Méfiance est mère de sûreté - Clinic n° 06 du 01/06/2015
 

Clinic n° 06 du 01/06/2015

 

JURIDIQUE

Audrey UZEL  

Cabinet Houdart et associés – Avocat au barreau de Paris

À plusieurs reprises, il m’est arrivé de recevoir à mon cabinet des professionnels inquiets après avoir reçu une mise en demeure de payer, dans des termes très souvent comminatoires, pour un emplacement dans un annuaire professionnel sur la Toile. Comment agir ?

L’apparence

Il peut vous arriver de recevoir à votre cabinet, par télécopie ou par courrier, un document de type administratif sur lequel figurent vos coordonnées professionnelles. Le document vous invite à les vérifier et à les modifier au besoin. La présentation très ambiguë du document laisse à penser qu’il s’agit d’une simple demande de vérification dans un annuaire au sein duquel vous pensez déjà figurer.

La réalité

En fait, il s’agit d’une offre d’insertion dans un annuaire professionnel sur la Toile.

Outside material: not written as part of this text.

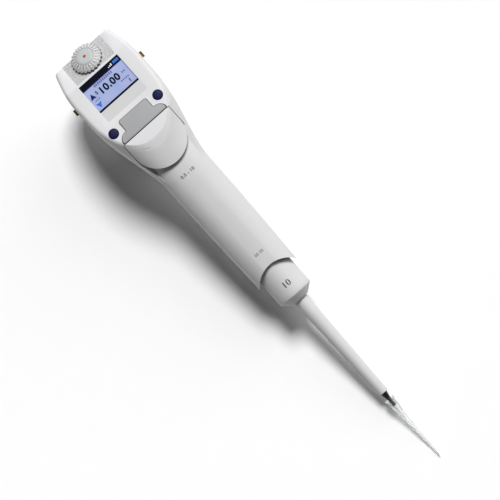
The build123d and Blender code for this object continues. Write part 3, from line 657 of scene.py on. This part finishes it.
# -------------------------------------------------------------------- the tip
def build_tip():
    """A clear tip: a ringed hub with fins, a stepped neck and a fine point."""
    outer = [
        (0.26, 0.0), (0.42, 0.0), (0.46, 1.0), (0.62, 8.0), (0.95, 18.0), (1.36, 27.0), (1.55, 30.0),
        (1.72, 31.4), (2.1, 33.4), (2.14, 34.4), (2.3, 34.6), (2.3, 35.2), (2.15, 35.4), (2.2, 38.4),
        (2.6, 38.6), (2.75, 38.8), (2.75, 39.75), (2.62, TIP_LENGTH), (1.4, TIP_LENGTH),
    ]
    inner = [(1.27, 39.9), (1.13, 35.3), (1.0, 30.0), (0.7, 18.0), (0.36, 6.0), (0.26, 0.0)]
    tip = bake("tip_body", lathe(outer + inner, 64), AXIS, MATERIALS["clear_polymer"], "tip")
    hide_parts("pipette_tip")
    for i in range(TIP_FINS):
        turn = Matrix.Rotation(2 * math.pi * i / TIP_FINS, 4, "Z")
        fin = prism([(2.05, -0.16), (2.66, -0.14), (2.66, 0.14), (2.05, 0.16)], 35.5, 38.6)
        clear = MATERIALS["clear_polymer"]
        bake(f"tip_fin_{i}", fin, AXIS @ turn, clear, "tip", 0.05, 2)


build_tip()


# --------------------------------------------------------- the ejector spring
def build_spring():
    """A coil on the cone's flange, wound along the pipette's own axis."""
    steps = 40
    sides = 10
    build = bmesh.new()
    rings = []
    length = SPRING_HIGH - SPRING_LOW
    for k in range(SPRING_TURNS * steps + 1):
        angle = 2 * math.pi * k / steps
        height = SPRING_LOW + SPRING_WIRE + (length - 2 * SPRING_WIRE) * k / (SPRING_TURNS * steps)
        ring = []
        for i in range(sides):
            around = 2 * math.pi * i / sides
            r = SPRING_RADIUS + SPRING_WIRE * math.cos(around)
            z = height + SPRING_WIRE * math.sin(around)
            ring.append(build.verts.new((r * math.cos(angle), r * math.sin(angle), z)))
        rings.append(ring)
    skin(build, rings, sides)
    build.faces.new(rings[0][::-1])
    build.faces.new(rings[-1])
    spring = bake("spring_coil", build, AXIS, MATERIALS["steel"], "housing")
    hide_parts("ejector_spring")
    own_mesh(spring)


build_spring()


# ------------------------------------------------------------- printed marks
def axis_print(name, body, size, z, front, node, material, ride_body, bold=0.0):
    """Numerals on the front of a round part, at a height on the axis."""
    place = AXIS @ Matrix.Translation((0, -front, z)) @ Euler((math.pi / 2, 0, 0)).to_matrix().to_4x4()
    build = on_surface(text_build(body, size, bold, 0.02, 1.1), place, nodes[node], 0.02)
    return bake(name, build, place, material, ride_body)


axis_print("collar_number", "10", 4.6, 119.4, 10.1, "ejector_collar", PRINT_GREY, "ejector", 0.09)
axis_print("range_number", "0.5 - 10", 2.5, 195.2, 13.0, "front_cover", PRINT_GREY, "housing", 0.05)
axis_print("series_number", "00 00", 2.2, 140.5, 13.0, "front_cover", PRINT_SOFT, "housing", 0.05)


# ------------------------------------------------------------ softened shells
for shell_node, shell_body, radius in (
    ("front_cover", "housing", 0.3),
    ("rear_housing", "housing", 0.3),
    ("face_bezel", "housing", 0.25),
    ("finger_hook", "housing", 0.9),
    ("battery_cover", "battery_door", 0.25),
    ("ejector_button", "ejector", 0.3),
    ("ejector_crest", "ejector", 0.2),
    ("ejector_collar", "ejector", 0.25),
    ("ejector_sleeve", "ejector", 0.2),
):
    refined(shell_node, shell_body, radius, record_slots[shell_node])


# ------------------------------------------------------------ floor and light
def build_stage():
    build = bmesh.new()
    bmesh.ops.create_grid(build, x_segments=1, y_segments=1, size=FLOOR_HALF_SIZE)
    mesh = bpy.data.meshes.new("floor")
    build.to_mesh(mesh)
    build.free()
    floor = bpy.data.objects.new("floor", mesh)
    bpy.context.scene.collection.objects.link(floor)
    floor.location.z = -0.02 * MM
    mesh.materials.append(moulded("floor_paper", (0.93, 0.93, 0.93), 0.8, 8.0, 0.02, 0.004))


def sun(name, towards, energy, angle):
    """A soft distant lamp; towards points from the pipette to the lamp."""
    data = bpy.data.lights.new(name, "SUN")
    data.angle = math.radians(angle)
    data.energy = energy
    lamp = bpy.data.objects.new(name, data)
    bpy.context.scene.collection.objects.link(lamp)
    lamp.rotation_mode = "QUATERNION"
    lamp.rotation_quaternion = (-Vector(towards)).to_track_quat("-Z", "Y")


def build_lights():
    sun("key", (0.36, 0.44, 0.82), 3.35, 20)
    sun("fill", (0.80, 0.20, 0.56), 0.8, 40)
    world = bpy.data.worlds.new("studio")
    bpy.context.scene.world = world
    world.use_nodes = True
    world.node_tree.nodes["Background"].inputs["Color"].default_value = (1, 1, 1, 1)
    world.node_tree.nodes["Background"].inputs["Strength"].default_value = 0.045


def build_camera():
    azimuth = math.radians(CAMERA_AZIMUTH)
    elevation = math.radians(CAMERA_ELEVATION)
    back = Vector((
        math.sin(azimuth) * math.cos(elevation),
        -math.cos(azimuth) * math.cos(elevation),
        math.sin(elevation),
    ))
    data = bpy.data.cameras.new("camera")
    data.lens = CAMERA_LENS
    data.sensor_width = 36
    data.clip_start = 0.01
    camera = bpy.data.objects.new("camera", data)
    bpy.context.scene.collection.objects.link(camera)
    camera.location = AXIS @ Vector(CAMERA_AIM) + back * CAMERA_DISTANCE
    camera.rotation_mode = "QUATERNION"
    roll = Quaternion((0, 0, 1), math.radians(CAMERA_ROLL))
    camera.rotation_quaternion = (-back).to_track_quat("-Z", "Y") @ roll
    bpy.context.scene.camera = camera


build_stage()
build_lights()
build_camera()
bpy.context.scene.view_settings.view_transform = "Standard"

En apposant votre signature, à la suite des modifications de vos coordonnées professionnelles, vous vous engagez dans une commande ferme d’insertion. Très généralement, ces annuaires sont soit inexistants, soit très confidentiels ou non mis à jour. Leur portée est donc extrêmement limitée, voire même chimérique. Pourtant, le montant de l’engagement n’est pas anodin : au minimum 1 000 € par an.

Les suites

Bien évidemment, vous faites par la suite l’objet de demandes de paiement de plus en plus comminatoires. Vous avez beau avoir dénoncé le contrat, rien n’y fait : on vous dit engagé, on vous demande de payer sous peine de poursuites. Cette pratique est assurément une arnaque. Elle est contraire tant au droit de la consommation national qu’européen. En effet, elle doit être qualifiée de pratique commerciale déloyale et trompeuse, au sens des articles L. 120-1 et L. 121-1 du Code de la consommation, en ce que la présentation adoptée crée une confusion dans l’esprit de l’entreprise qui ne perçoit pas qu’il s’agit d’un acte d’engagement. Cette pratique est également condamnée en droit européen par la directive 2005/29/CE du 11 mai 2005 relative aux pratiques commerciales déloyales des entreprises vis-à-vis des consommateurs dans le marché intérieur et modifiant les directives 84/450/CEE, 97/7/CE, 98/27/CE et 2002/65/CE et le règlement (CE) n° 2006/2004 (directive sur les pratiques commerciales déloyales).

Que faire ?

Avant de se laisser intimider, il convient de saisir la Direction générale de la concurrence, de la consommation et de la répression des fraudes (DGCCRF) pour l’avertir de la diffusion de ce type de document et porter plainte pour publicité mensongère. Toutefois, la DGCCRF dispose d’une compétence limitée : elle ne peut agir efficacement que si l’entreprise éditrice du site Internet réside en France. Or, dans la majorité des cas, l’entreprise se situe en Allemagne ou en Espagne. Doubler la saisine de la DGCCRF d’une plainte auprès du procureur de la République pour escroquerie est nécessaire. Adresser l’ensemble de ces éléments à la société demanderesse suffit souvent à annihiler les poursuites.

À RETENIR

Recevoir une proposition d’insertion dans un annuaire professionnel rime souvent avec méfiance. Alors on prend quelques minutes, on vérifie l’identité de l’expéditeur et, surtout, on lit les petites lignes en corps 8 en bas du document. Cela permettra notamment d’identifier le coût réel de cette prestation.